Required task:
Reproduce the entries below in full, word for word.

───── Listing

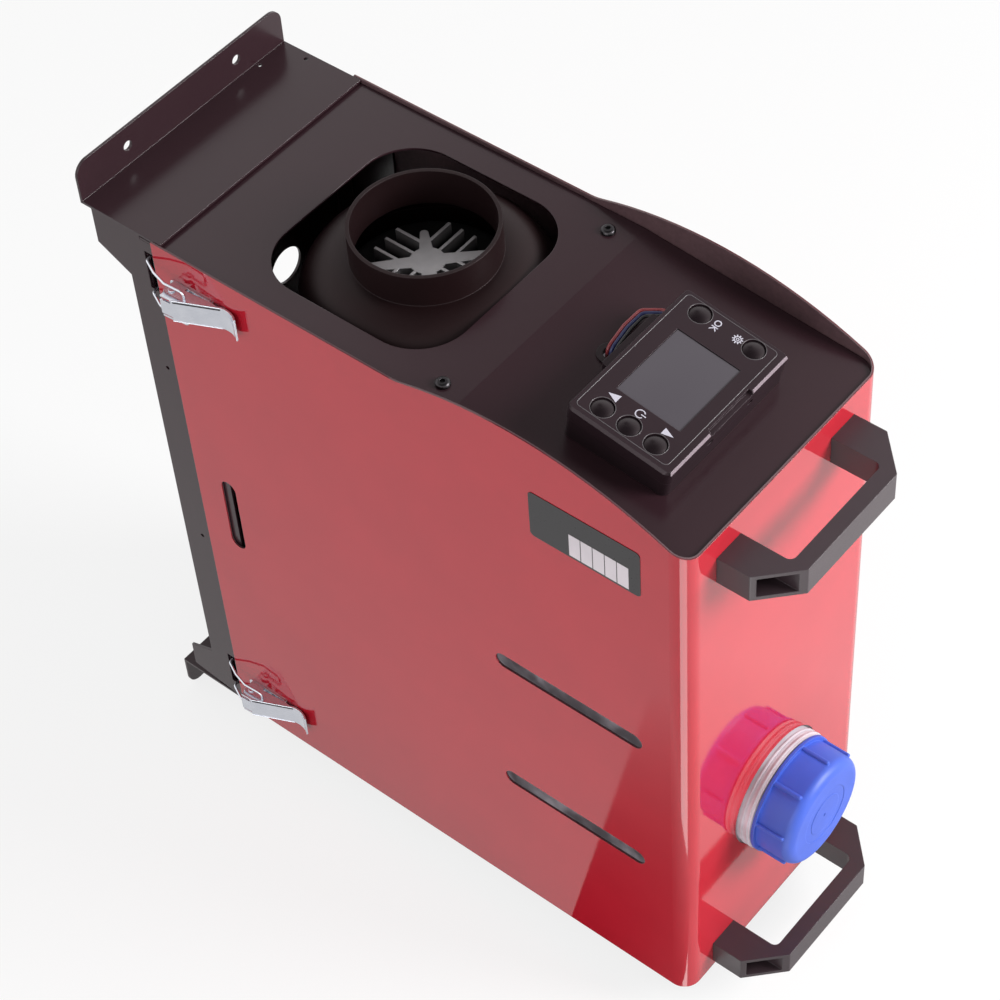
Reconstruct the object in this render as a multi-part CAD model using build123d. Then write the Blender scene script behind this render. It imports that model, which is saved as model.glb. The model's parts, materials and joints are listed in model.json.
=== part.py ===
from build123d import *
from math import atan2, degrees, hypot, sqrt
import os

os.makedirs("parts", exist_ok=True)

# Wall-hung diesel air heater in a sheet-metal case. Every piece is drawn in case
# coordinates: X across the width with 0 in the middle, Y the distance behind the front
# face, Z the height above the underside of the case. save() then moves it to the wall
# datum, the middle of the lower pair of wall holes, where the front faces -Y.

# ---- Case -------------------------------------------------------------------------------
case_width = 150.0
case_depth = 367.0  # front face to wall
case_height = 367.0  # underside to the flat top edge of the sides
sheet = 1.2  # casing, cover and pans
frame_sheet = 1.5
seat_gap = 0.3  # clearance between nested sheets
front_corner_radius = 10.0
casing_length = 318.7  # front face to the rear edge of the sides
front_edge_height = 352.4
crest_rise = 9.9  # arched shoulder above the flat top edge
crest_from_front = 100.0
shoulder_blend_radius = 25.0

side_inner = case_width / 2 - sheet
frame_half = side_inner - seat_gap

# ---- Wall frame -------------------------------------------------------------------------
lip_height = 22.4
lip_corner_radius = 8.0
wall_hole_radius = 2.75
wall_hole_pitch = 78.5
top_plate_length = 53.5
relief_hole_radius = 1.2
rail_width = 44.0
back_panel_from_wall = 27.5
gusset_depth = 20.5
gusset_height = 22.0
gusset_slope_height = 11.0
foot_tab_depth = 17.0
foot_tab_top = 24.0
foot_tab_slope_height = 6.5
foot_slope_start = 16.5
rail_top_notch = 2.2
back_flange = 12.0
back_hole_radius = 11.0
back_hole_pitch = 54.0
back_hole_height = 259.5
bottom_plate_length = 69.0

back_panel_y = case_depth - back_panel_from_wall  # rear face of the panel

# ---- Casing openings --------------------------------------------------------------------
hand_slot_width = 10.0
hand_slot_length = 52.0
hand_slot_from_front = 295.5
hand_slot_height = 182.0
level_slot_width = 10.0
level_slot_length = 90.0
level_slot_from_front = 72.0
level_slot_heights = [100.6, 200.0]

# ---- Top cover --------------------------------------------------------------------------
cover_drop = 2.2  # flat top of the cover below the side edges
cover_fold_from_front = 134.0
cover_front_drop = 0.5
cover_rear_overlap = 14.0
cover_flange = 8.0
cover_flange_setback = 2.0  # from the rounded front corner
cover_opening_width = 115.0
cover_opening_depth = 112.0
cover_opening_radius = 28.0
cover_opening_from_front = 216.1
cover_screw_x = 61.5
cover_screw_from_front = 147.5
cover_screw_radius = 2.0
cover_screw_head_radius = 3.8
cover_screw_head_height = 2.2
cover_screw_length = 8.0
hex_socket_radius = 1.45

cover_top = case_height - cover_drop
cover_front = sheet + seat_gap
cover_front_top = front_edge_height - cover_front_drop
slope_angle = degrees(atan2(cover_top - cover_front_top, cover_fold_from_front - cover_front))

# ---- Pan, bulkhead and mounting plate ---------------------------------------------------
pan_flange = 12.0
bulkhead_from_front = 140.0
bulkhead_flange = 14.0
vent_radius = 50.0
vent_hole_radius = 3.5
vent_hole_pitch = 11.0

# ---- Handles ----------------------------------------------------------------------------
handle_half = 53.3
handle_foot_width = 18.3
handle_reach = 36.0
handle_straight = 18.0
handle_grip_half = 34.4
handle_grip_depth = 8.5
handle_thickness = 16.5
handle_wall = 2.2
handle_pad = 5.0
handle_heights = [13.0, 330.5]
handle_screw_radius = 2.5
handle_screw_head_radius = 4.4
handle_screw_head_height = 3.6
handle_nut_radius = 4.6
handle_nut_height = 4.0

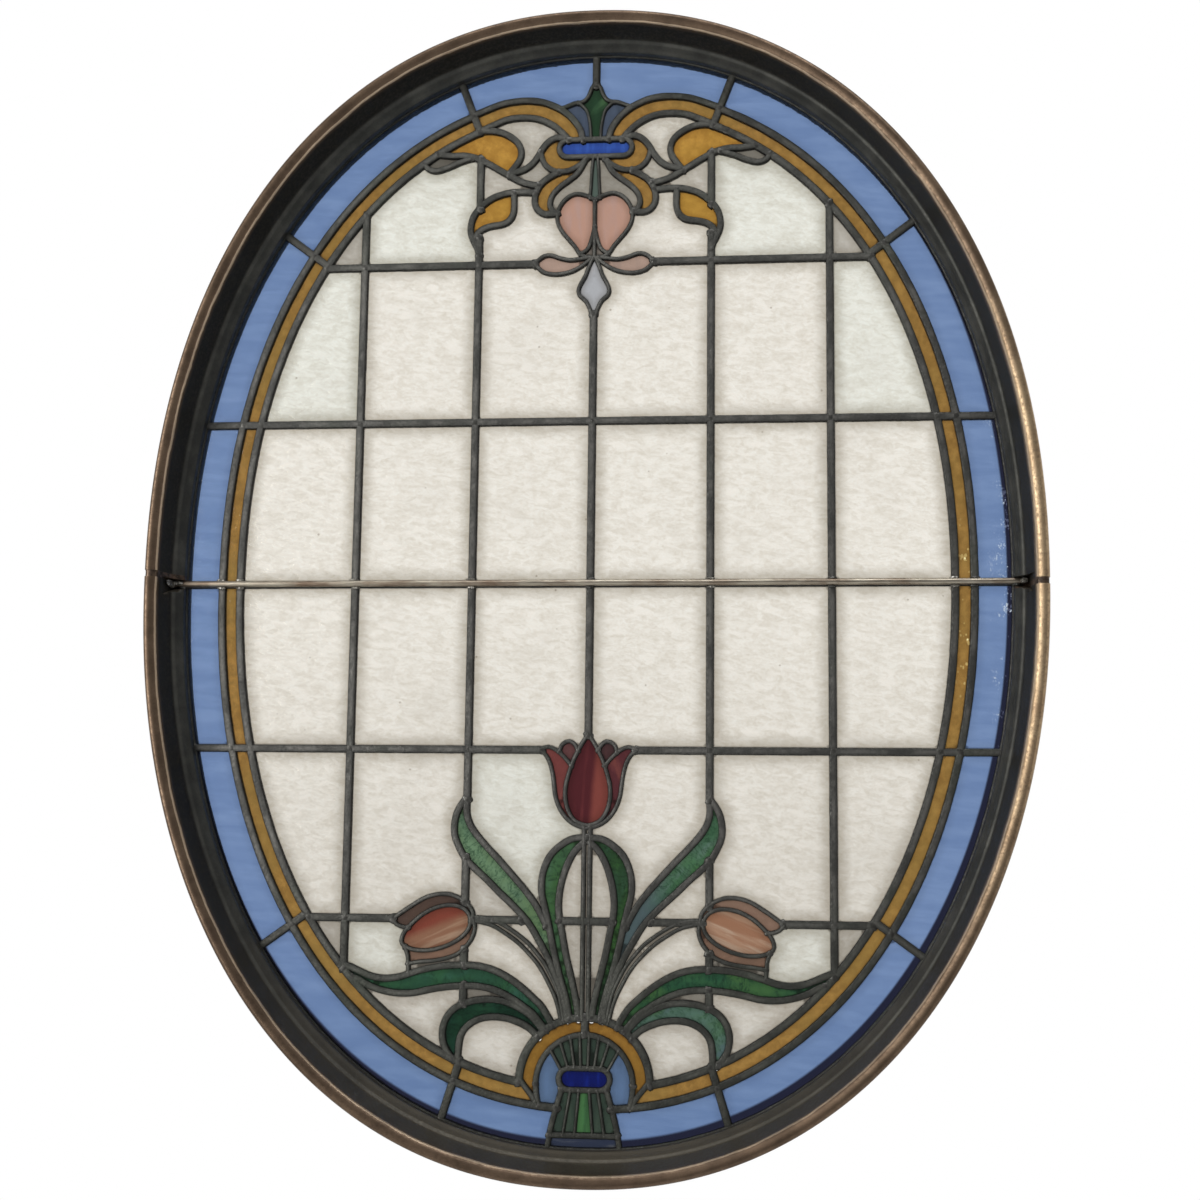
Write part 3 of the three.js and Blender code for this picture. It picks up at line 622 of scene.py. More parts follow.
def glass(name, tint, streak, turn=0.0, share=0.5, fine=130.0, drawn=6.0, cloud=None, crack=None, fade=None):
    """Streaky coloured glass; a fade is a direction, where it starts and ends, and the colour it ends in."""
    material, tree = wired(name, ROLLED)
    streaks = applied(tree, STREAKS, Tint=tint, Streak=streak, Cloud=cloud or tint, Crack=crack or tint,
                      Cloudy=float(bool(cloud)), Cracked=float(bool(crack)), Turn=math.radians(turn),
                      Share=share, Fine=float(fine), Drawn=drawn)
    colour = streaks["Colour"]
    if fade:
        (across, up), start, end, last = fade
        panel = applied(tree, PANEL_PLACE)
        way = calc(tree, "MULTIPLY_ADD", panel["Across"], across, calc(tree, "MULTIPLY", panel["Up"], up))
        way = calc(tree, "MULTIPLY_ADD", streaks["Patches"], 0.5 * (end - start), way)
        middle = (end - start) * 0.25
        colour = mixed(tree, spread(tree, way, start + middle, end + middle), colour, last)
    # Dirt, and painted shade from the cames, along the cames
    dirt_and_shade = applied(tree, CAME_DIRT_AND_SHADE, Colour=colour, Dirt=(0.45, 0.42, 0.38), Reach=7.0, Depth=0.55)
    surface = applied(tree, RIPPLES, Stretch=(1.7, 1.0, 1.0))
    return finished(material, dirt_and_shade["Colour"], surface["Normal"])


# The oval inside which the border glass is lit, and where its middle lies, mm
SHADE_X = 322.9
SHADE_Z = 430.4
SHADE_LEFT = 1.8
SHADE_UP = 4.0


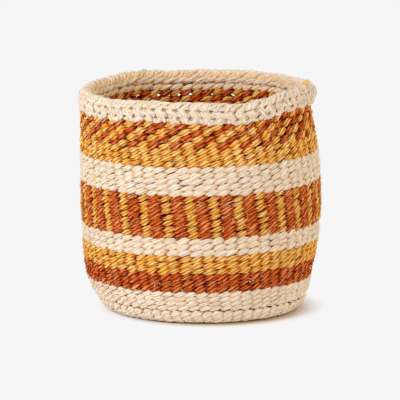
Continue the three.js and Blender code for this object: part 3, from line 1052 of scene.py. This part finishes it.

──────────

Correct answer:
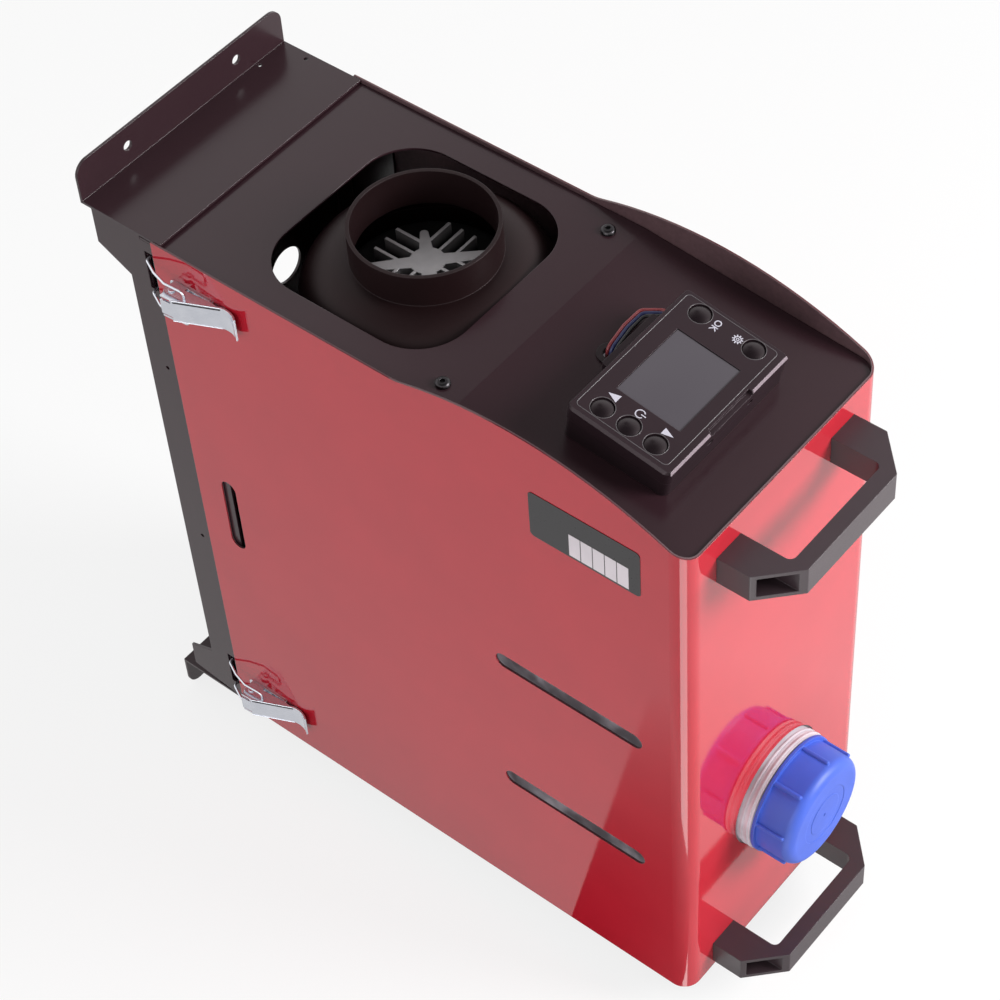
Reconstruct the object in this render as a multi-part CAD model using build123d. Then write the Blender scene script behind this render. It imports that model, which is saved as model.glb. The model's parts, materials and joints are listed in model.json.
=== part.py ===
from build123d import *
from math import atan2, degrees, hypot, sqrt
import os

os.makedirs("parts", exist_ok=True)

# Wall-hung diesel air heater in a sheet-metal case. Every piece is drawn in case
# coordinates: X across the width with 0 in the middle, Y the distance behind the front
# face, Z the height above the underside of the case. save() then moves it to the wall
# datum, the middle of the lower pair of wall holes, where the front faces -Y.

# ---- Case -------------------------------------------------------------------------------
case_width = 150.0
case_depth = 367.0  # front face to wall
case_height = 367.0  # underside to the flat top edge of the sides
sheet = 1.2  # casing, cover and pans
frame_sheet = 1.5
seat_gap = 0.3  # clearance between nested sheets
front_corner_radius = 10.0
casing_length = 318.7  # front face to the rear edge of the sides
front_edge_height = 352.4
crest_rise = 9.9  # arched shoulder above the flat top edge
crest_from_front = 100.0
shoulder_blend_radius = 25.0

side_inner = case_width / 2 - sheet
frame_half = side_inner - seat_gap

# ---- Wall frame -------------------------------------------------------------------------
lip_height = 22.4
lip_corner_radius = 8.0
wall_hole_radius = 2.75
wall_hole_pitch = 78.5
top_plate_length = 53.5
relief_hole_radius = 1.2
rail_width = 44.0
back_panel_from_wall = 27.5
gusset_depth = 20.5
gusset_height = 22.0
gusset_slope_height = 11.0
foot_tab_depth = 17.0
foot_tab_top = 24.0
foot_tab_slope_height = 6.5
foot_slope_start = 16.5
rail_top_notch = 2.2
back_flange = 12.0
back_hole_radius = 11.0
back_hole_pitch = 54.0
back_hole_height = 259.5
bottom_plate_length = 69.0

back_panel_y = case_depth - back_panel_from_wall  # rear face of the panel

# ---- Casing openings --------------------------------------------------------------------
hand_slot_width = 10.0
hand_slot_length = 52.0
hand_slot_from_front = 295.5
hand_slot_height = 182.0
level_slot_width = 10.0
level_slot_length = 90.0
level_slot_from_front = 72.0
level_slot_heights = [100.6, 200.0]

# ---- Top cover --------------------------------------------------------------------------
cover_drop = 2.2  # flat top of the cover below the side edges
cover_fold_from_front = 134.0
cover_front_drop = 0.5
cover_rear_overlap = 14.0
cover_flange = 8.0
cover_flange_setback = 2.0  # from the rounded front corner
cover_opening_width = 115.0
cover_opening_depth = 112.0
cover_opening_radius = 28.0
cover_opening_from_front = 216.1
cover_screw_x = 61.5
cover_screw_from_front = 147.5
cover_screw_radius = 2.0
cover_screw_head_radius = 3.8
cover_screw_head_height = 2.2
cover_screw_length = 8.0
hex_socket_radius = 1.45

cover_top = case_height - cover_drop
cover_front = sheet + seat_gap
cover_front_top = front_edge_height - cover_front_drop
slope_angle = degrees(atan2(cover_top - cover_front_top, cover_fold_from_front - cover_front))

# ---- Pan, bulkhead and mounting plate ---------------------------------------------------
pan_flange = 12.0
bulkhead_from_front = 140.0
bulkhead_flange = 14.0
vent_radius = 50.0
vent_hole_radius = 3.5
vent_hole_pitch = 11.0

# ---- Handles ----------------------------------------------------------------------------
handle_half = 53.3
handle_foot_width = 18.3
handle_reach = 36.0
handle_straight = 18.0
handle_grip_half = 34.4
handle_grip_depth = 8.5
handle_thickness = 16.5
handle_wall = 2.2
handle_pad = 5.0
handle_heights = [13.0, 330.5]
handle_screw_radius = 2.5
handle_screw_head_radius = 4.4
handle_screw_head_height = 3.6
handle_nut_radius = 4.6
handle_nut_height = 4.0

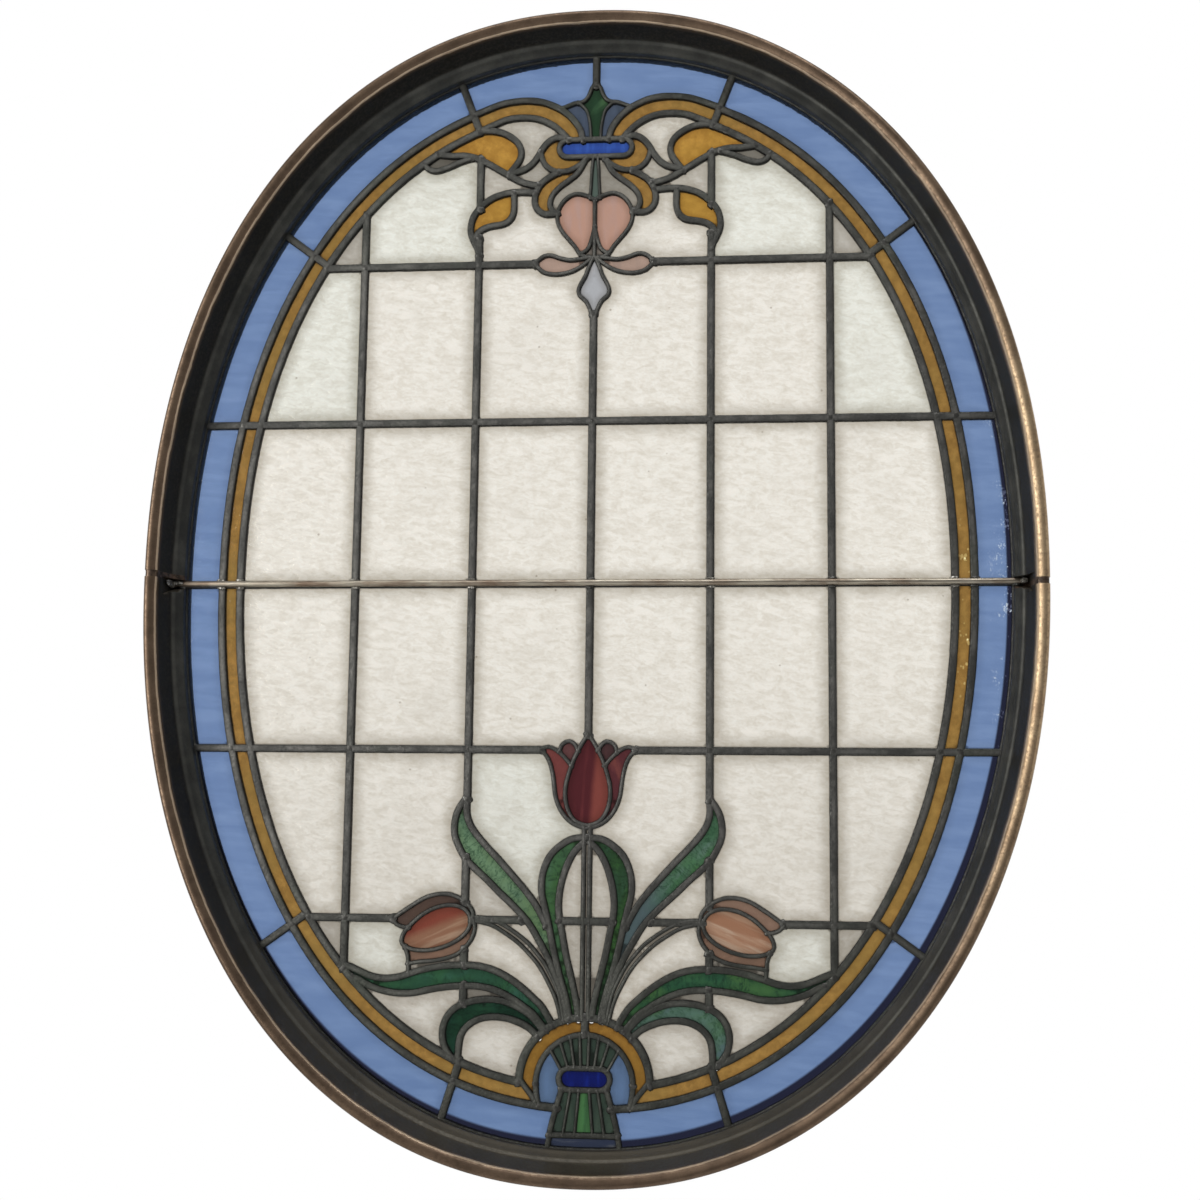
Write part 3 of the three.js and Blender code for this picture. It picks up at line 622 of scene.py. More parts follow.
def glass(name, tint, streak, turn=0.0, share=0.5, fine=130.0, drawn=6.0, cloud=None, crack=None, fade=None):
    """Streaky coloured glass; a fade is a direction, where it starts and ends, and the colour it ends in."""
    material, tree = wired(name, ROLLED)
    streaks = applied(tree, STREAKS, Tint=tint, Streak=streak, Cloud=cloud or tint, Crack=crack or tint,
                      Cloudy=float(bool(cloud)), Cracked=float(bool(crack)), Turn=math.radians(turn),
                      Share=share, Fine=float(fine), Drawn=drawn)
    colour = streaks["Colour"]
    if fade:
        (across, up), start, end, last = fade
        panel = applied(tree, PANEL_PLACE)
        way = calc(tree, "MULTIPLY_ADD", panel["Across"], across, calc(tree, "MULTIPLY", panel["Up"], up))
        way = calc(tree, "MULTIPLY_ADD", streaks["Patches"], 0.5 * (end - start), way)
        middle = (end - start) * 0.25
        colour = mixed(tree, spread(tree, way, start + middle, end + middle), colour, last)
    # Dirt, and painted shade from the cames, along the cames
    dirt_and_shade = applied(tree, CAME_DIRT_AND_SHADE, Colour=colour, Dirt=(0.45, 0.42, 0.38), Reach=7.0, Depth=0.55)
    surface = applied(tree, RIPPLES, Stretch=(1.7, 1.0, 1.0))
    return finished(material, dirt_and_shade["Colour"], surface["Normal"])


# The oval inside which the border glass is lit, and where its middle lies, mm
SHADE_X = 322.9
SHADE_Z = 430.4
SHADE_LEFT = 1.8
SHADE_UP = 4.0


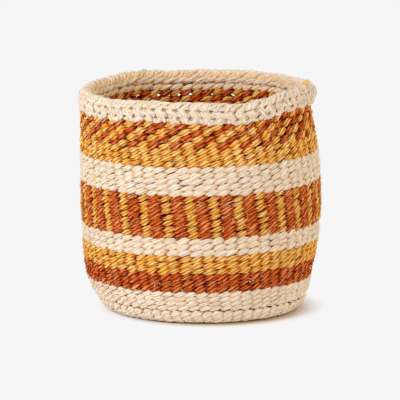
Continue the three.js and Blender code for this object: part 3, from line 1052 of scene.py. This part finishes it.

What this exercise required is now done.